> _WRITTEN EXERCISE_:
Print the first line of the material below and each line after it, exactly as written, ending with the line that contains "weld_gap = 0.3".

> _DATA SEGMENT_:
· · · · ·

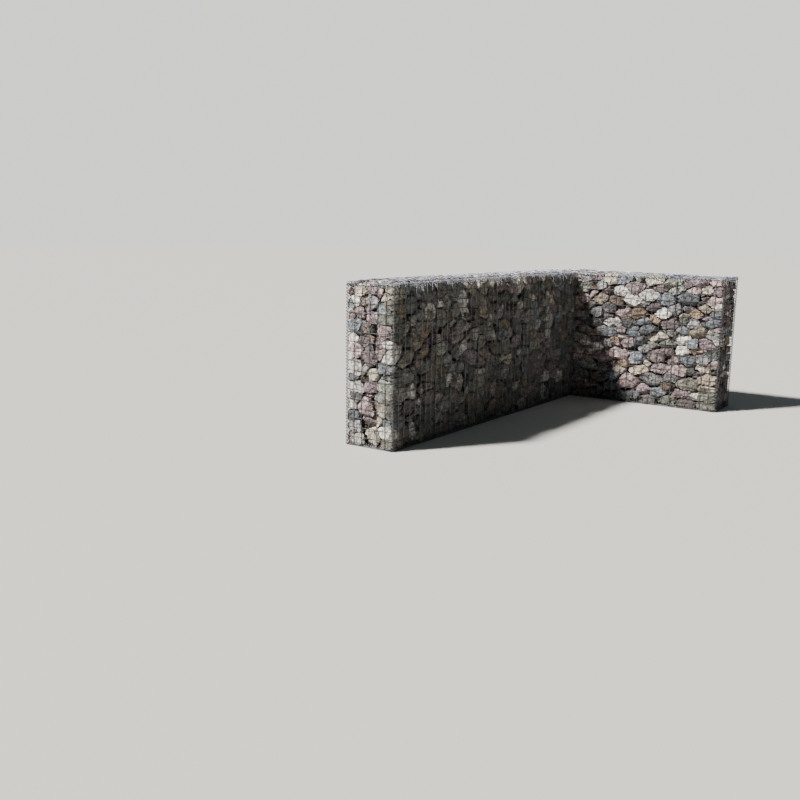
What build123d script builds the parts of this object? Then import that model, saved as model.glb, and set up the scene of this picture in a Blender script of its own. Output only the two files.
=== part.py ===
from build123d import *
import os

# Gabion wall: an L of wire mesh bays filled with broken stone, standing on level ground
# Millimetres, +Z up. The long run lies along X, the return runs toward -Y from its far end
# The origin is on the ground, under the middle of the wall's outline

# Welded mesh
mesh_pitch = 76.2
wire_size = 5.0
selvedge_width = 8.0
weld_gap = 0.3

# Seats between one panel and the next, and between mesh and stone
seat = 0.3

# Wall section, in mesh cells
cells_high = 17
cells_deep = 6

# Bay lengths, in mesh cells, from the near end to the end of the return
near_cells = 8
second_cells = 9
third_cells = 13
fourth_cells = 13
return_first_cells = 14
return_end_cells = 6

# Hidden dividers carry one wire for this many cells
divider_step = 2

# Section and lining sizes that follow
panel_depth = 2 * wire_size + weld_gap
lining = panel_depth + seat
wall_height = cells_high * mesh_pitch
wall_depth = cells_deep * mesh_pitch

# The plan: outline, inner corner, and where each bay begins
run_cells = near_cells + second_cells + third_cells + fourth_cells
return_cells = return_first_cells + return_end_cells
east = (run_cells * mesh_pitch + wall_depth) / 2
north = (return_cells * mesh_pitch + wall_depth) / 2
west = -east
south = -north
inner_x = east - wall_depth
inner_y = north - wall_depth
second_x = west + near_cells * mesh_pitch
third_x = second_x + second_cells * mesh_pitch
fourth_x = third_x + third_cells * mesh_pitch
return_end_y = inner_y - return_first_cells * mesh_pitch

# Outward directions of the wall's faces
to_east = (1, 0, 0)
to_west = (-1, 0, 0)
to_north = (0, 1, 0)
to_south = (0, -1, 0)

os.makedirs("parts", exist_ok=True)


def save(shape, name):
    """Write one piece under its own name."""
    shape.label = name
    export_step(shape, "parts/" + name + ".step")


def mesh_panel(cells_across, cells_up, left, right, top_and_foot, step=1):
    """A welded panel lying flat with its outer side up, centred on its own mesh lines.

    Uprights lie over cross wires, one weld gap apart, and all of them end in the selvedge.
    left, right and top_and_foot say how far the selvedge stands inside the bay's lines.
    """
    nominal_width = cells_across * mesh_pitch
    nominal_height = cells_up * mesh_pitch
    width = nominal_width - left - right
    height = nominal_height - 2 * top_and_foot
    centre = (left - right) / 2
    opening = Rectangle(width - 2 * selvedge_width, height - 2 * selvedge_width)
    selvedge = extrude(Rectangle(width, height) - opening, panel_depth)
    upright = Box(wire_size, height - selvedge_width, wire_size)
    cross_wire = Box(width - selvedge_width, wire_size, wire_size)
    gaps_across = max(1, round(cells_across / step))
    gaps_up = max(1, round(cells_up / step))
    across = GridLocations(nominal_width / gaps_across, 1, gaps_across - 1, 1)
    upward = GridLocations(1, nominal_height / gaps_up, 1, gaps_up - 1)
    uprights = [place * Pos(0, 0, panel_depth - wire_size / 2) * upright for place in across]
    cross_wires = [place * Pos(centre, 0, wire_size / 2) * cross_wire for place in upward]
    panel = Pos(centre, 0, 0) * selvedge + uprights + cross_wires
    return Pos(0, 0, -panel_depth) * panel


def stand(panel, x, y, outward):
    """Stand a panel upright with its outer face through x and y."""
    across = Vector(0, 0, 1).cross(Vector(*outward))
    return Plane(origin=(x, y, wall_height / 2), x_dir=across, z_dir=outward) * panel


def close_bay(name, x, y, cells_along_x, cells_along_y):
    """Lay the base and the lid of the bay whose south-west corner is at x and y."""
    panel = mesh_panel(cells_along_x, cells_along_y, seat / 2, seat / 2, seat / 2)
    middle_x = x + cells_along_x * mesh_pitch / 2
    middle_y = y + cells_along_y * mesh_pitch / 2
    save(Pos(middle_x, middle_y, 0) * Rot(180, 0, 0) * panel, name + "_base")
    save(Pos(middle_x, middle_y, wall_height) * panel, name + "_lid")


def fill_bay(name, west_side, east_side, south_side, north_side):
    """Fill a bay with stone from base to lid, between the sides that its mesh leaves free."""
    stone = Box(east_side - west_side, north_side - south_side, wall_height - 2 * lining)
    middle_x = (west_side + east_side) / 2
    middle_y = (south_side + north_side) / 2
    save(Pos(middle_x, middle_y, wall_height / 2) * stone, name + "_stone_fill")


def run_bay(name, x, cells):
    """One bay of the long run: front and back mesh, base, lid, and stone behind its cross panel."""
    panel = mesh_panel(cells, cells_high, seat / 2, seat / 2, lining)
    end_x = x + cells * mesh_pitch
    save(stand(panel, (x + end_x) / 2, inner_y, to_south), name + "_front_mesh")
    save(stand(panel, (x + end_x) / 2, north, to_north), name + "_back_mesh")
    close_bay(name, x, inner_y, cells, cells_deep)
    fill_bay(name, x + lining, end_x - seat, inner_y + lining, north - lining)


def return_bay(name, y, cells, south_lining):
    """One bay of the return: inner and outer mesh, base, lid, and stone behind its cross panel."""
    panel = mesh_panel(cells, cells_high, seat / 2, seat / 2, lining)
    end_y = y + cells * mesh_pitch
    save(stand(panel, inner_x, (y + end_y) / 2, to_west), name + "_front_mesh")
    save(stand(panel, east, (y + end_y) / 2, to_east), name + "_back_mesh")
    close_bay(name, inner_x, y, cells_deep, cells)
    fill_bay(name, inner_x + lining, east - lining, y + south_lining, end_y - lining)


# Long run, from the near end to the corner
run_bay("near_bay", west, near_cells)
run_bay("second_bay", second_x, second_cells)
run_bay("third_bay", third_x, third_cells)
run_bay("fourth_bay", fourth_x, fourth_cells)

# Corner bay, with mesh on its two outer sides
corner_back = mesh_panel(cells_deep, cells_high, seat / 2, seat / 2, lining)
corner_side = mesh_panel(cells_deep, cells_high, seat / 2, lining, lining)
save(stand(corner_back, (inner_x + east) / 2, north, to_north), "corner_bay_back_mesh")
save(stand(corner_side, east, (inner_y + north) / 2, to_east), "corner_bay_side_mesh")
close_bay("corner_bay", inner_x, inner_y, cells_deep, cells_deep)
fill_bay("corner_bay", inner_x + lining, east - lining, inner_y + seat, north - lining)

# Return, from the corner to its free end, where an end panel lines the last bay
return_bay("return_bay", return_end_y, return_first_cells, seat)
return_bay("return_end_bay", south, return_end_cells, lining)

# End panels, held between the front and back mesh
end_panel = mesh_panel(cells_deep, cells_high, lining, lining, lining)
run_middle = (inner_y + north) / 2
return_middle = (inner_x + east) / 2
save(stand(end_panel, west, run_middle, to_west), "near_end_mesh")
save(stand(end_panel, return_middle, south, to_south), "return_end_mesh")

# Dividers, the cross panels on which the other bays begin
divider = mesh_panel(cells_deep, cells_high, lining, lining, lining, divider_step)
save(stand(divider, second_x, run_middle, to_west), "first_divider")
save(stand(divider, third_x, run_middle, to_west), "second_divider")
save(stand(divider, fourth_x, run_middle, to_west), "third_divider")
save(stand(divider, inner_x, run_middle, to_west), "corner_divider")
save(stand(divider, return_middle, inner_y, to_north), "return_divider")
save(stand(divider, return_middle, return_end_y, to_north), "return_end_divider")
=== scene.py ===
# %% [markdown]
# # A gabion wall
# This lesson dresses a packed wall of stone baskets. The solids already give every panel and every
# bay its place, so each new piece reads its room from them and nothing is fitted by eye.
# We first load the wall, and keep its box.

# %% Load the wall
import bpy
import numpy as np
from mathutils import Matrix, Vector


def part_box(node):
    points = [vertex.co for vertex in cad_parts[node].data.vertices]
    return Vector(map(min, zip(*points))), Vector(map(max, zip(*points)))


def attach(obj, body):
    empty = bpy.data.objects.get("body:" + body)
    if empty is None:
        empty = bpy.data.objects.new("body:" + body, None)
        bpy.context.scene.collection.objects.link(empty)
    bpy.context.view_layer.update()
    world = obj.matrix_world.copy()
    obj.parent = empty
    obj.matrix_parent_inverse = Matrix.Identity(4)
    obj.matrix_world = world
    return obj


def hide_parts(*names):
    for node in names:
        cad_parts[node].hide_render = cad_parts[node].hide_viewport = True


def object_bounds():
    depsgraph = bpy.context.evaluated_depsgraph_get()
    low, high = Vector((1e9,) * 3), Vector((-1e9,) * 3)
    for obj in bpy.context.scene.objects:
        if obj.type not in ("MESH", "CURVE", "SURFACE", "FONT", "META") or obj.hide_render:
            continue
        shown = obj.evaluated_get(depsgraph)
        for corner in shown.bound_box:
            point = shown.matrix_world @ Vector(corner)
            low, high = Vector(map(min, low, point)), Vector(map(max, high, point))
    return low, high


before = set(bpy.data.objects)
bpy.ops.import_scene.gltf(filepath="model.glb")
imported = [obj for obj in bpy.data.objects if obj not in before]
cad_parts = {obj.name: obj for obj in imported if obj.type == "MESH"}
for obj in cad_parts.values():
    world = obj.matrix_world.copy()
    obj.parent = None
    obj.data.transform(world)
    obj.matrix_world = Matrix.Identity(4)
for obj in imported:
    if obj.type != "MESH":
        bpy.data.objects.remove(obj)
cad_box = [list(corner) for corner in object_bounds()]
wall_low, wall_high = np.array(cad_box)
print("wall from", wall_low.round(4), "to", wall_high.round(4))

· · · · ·

> _EXERCISE RESULT_:
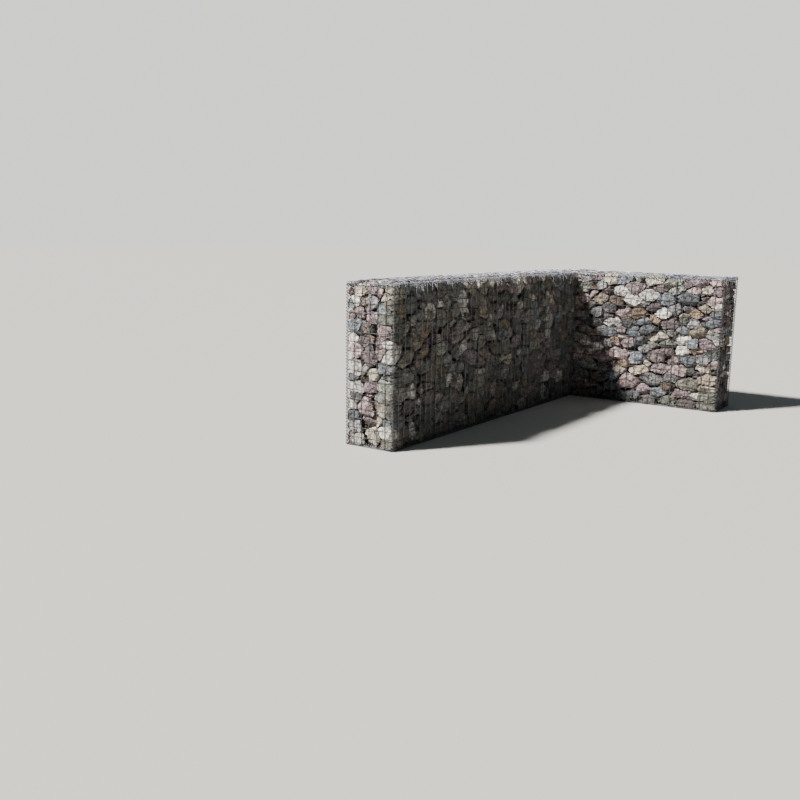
What build123d script builds the parts of this object? Then import that model, saved as model.glb, and set up the scene of this picture in a Blender script of its own. Output only the two files.
=== part.py ===
from build123d import *
import os

# Gabion wall: an L of wire mesh bays filled with broken stone, standing on level ground
# Millimetres, +Z up. The long run lies along X, the return runs toward -Y from its far end
# The origin is on the ground, under the middle of the wall's outline

# Welded mesh
mesh_pitch = 76.2
wire_size = 5.0
selvedge_width = 8.0
weld_gap = 0.3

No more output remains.